Он покачал головой, усомнился:
-Сорокин - это тот, что к нам на похоронах подходил и Марье Федоровне кланялся?
-Он.
-Приличный же мужик?
-Именно поэтому. Никому из них верить нельзя. А приличным в особенности: они самые коварные.
Алексей задержал на ней любопытный взгляд.
-Ты, как Иван Герасимыч, заговорила. Хуже даже.
Она вспыхнула:
-А как еще говорить?.. Что они в Тарасовке сделали? Не предупредили никого, ничего никому не объяснили, ворвались в дома, во дворы, коров за рога вывели, в загон их загнали - они всю ночь мычали, бедные! Никому даже в голову не пришло подоить их!
-А потом?
-Потом отвезли куда-то. На бойню, наверно...- и опять глянула неодобрительно.- А ты иначе думаешь? Поэтому ты в Москву едешь, а я здесь остаюсь.
-Может, я не поеду никуда?
-Поедешь.

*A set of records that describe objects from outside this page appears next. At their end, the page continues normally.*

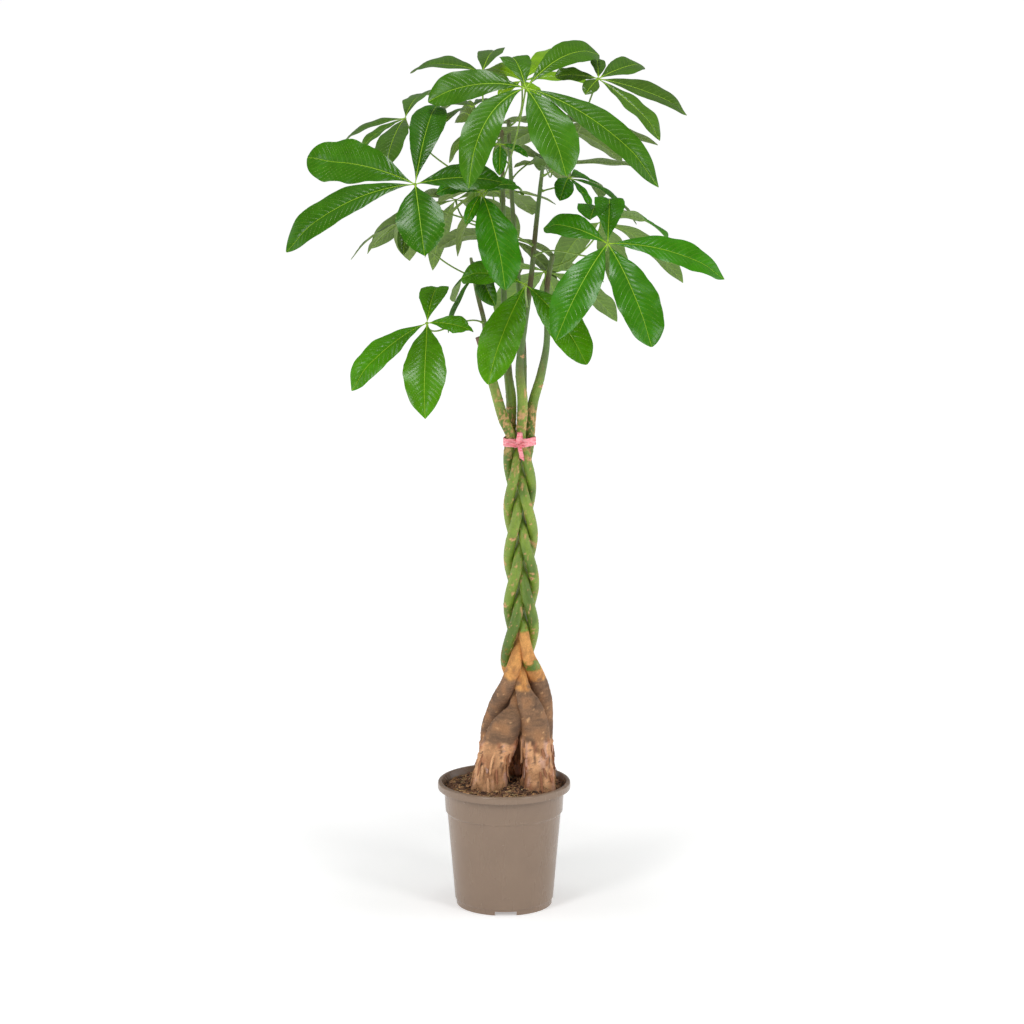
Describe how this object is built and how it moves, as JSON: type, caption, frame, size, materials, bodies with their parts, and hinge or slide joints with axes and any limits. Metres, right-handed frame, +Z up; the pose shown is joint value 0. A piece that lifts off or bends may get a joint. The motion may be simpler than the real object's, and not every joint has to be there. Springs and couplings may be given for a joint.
{
  "type": "potted money tree",
  "caption": "Money tree with a plaited trunk and palmate leaves, tied with tape and growing in bark soil in a round tapered plastic nursery pot",
  "frame": {"origin": "on the floor under the middle of the plant's outline, which is within a few millimetres of the pot's own axis", "axes": "+Z up along the pot's axis, -Y towards the front of the plant, +X to its right"},
  "size_m": [0.6041, 0.5751, 1.2344],
  "materials": {
    "pot": "satin",
    "soil": "rough",
    "bark": "matte",
    "leaf": "waxy",
    "tape": "satin"
  },
  "bodies": {
    "root": {"pot": "pot", "soil": "soil", "tie_band": "tape", "tie_knot": "tape", "trunk_back_shoot": "bark", "trunk_right": "bark", "trunk_centre": "bark", "trunk_middle_left": "bark", "trunk_left": "bark", "leaf_crown": "leaf", "leaf_crown_right": "leaf", "leaf_crown_left": "leaf", "leaf_far_left": "leaf", "leaf_left": "leaf", "leaf_middle": "leaf", "leaf_right": "leaf", "leaf_right_rear": "leaf", "leaf_inner_right": "leaf", "leaf_back_right": "leaf", "leaf_back_upper": "leaf", "leaf_low_middle": "leaf", "leaf_low_left": "leaf", "leaf_outer_left": "leaf", "leaf_small_far": "leaf", "leaf_hanging": "leaf", "leaf_bud": "leaf", "leaf_lime_top": "leaf", "leaf_pale_left": "leaf", "leaf_inner_low": "leaf", "leaf_inner_pale": "leaf", "leaf_small_low": "leaf", "leaf_rear_high": "leaf", "leaf_rear_left": "leaf", "leaf_rear_low": "leaf"}
  },
  "joints": []
}
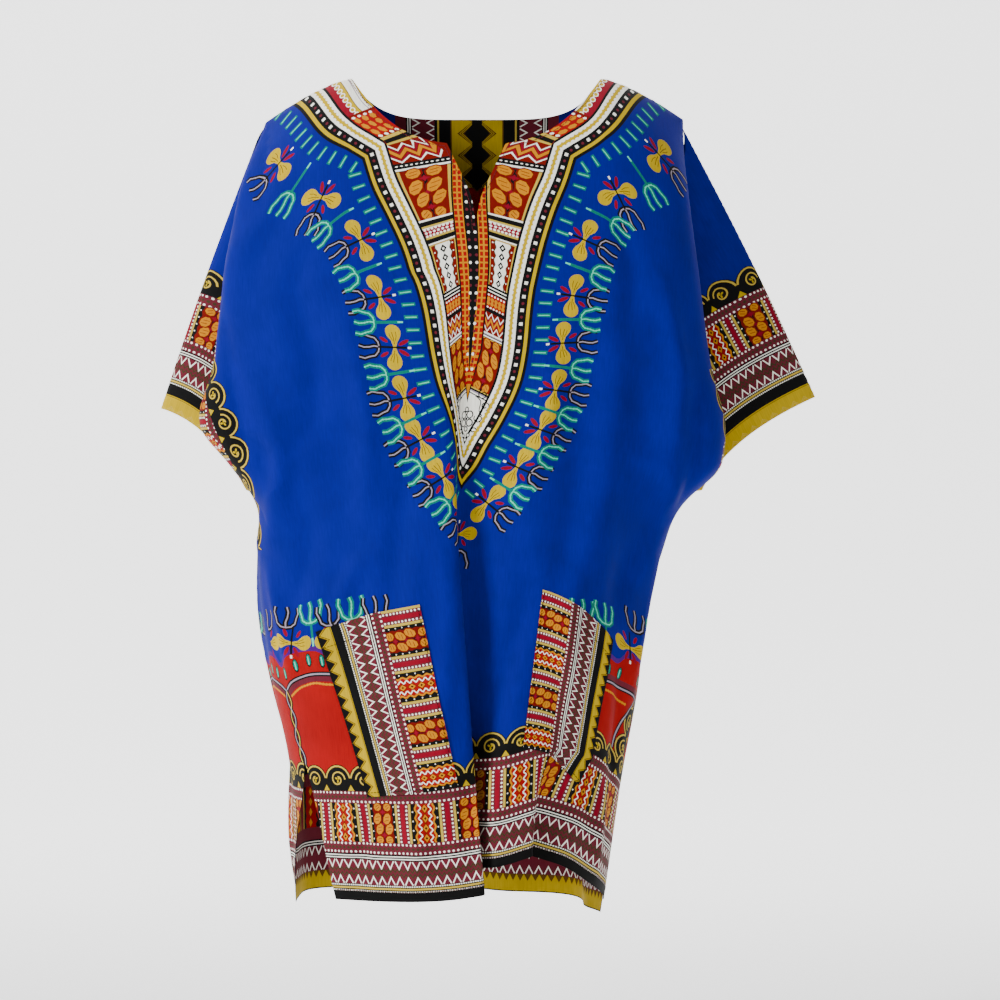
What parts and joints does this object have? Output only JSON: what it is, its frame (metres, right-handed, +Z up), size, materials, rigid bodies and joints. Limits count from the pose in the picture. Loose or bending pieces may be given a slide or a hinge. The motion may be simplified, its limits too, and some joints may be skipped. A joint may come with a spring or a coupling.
{
  "type": "dashiki shirt",
  "caption": "Loose pullover dashiki shirt, hanging hollow as when worn: wide short sleeves, round neck with a front slit, two patch pockets and open side slits at the hem.",
  "frame": {"origin": "midway between the two points where the shoulder line meets the neck opening, level with them, where the wearer's shoulders carry the shirt", "axes": "+Z up along the body of the shirt, +X to the right in a front view, the front faces -Y"},
  "size_m": [0.6193, 0.2712, 0.7896],
  "materials": {
    "printed_body": "plain-weave cotton with a wax print, royal blue ground, slightly waxy sheen",
    "printed_sleeve": "the same cotton, cut across the maroon and red border of the print",
    "printed_pocket": "the same cotton, cut across the maroon and red border of the print"
  },
  "bodies": {
    "root": {"front": "printed_body", "back": "printed_body", "sleeve_left": "printed_sleeve", "sleeve_right": "printed_sleeve", "pocket_left": "printed_pocket", "pocket_right": "printed_pocket"}
  },
  "joints": []
}
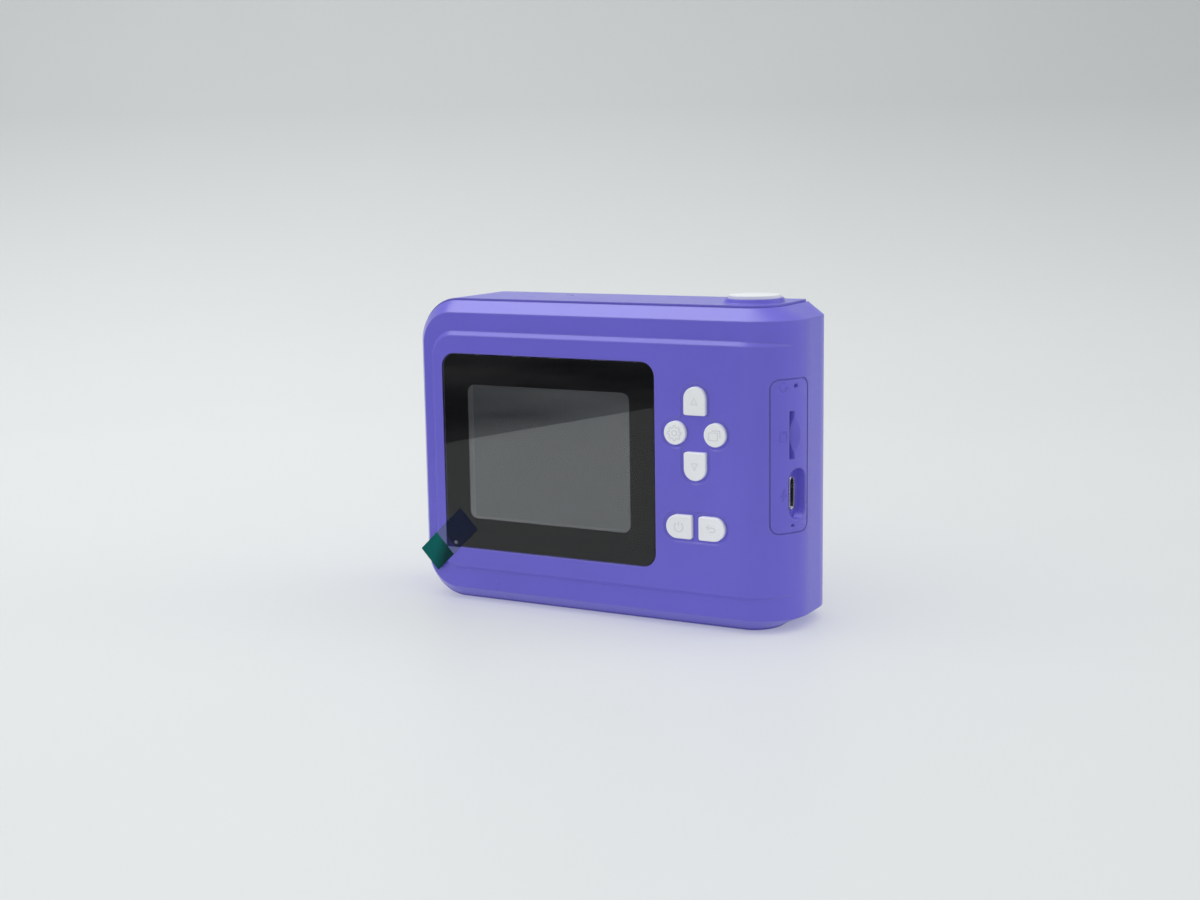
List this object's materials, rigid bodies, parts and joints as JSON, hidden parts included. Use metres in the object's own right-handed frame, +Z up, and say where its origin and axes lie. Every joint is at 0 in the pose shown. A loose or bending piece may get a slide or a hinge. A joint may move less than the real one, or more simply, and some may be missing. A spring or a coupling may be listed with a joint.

И давай не будем об этом, ладно?.. А то за здравие начали за упокой кончим... Что ты делаешь?!.
-Хочу тебе один фокус показать...
-Совсем с ума сошел!! Никогда больше не делай этого!.. Потом целоваться полезешь?!. Ненормальный!..
На третью ночь у нее у самой начали шалить и сдавать нервы. Алексей же сделался как невменяемый. Правда, причиной тому был и французский император тоже...
-Что ел сегодня?- спросила она, придя к нему после работы.- Я тебе принесла кой-чего. Пообедай...- и выставила на стол складные судочки, в которых где-то носят еще скромные порционные обеды.
-Откуда взяла?.. Класс какой! Горячие?
-Нет,- извинилась она.- Ждала, когда Анфиса уйдет и дверь за собой запрет... Странно на меня поглядывает.
-А ты кричи больше... Сойдет...- и стал есть: аппетита он, в отличие от нее, не лишился.- Ты какая-то осунувшаяся... Ходишь каждый день, как в тюрьму на свидание...
Ей это сказали уже сотрудницы, сразу подметившие в ней нечто несвежее и помятое: не в одежде, как она боялась, а в самой осанке и в физиономии. Но никто, кроме, может быть, Анфисы, ни о чем не догадывался: она и судочки умудрилась вынести незамеченной - растворилась с ними в коридорах больничного здания.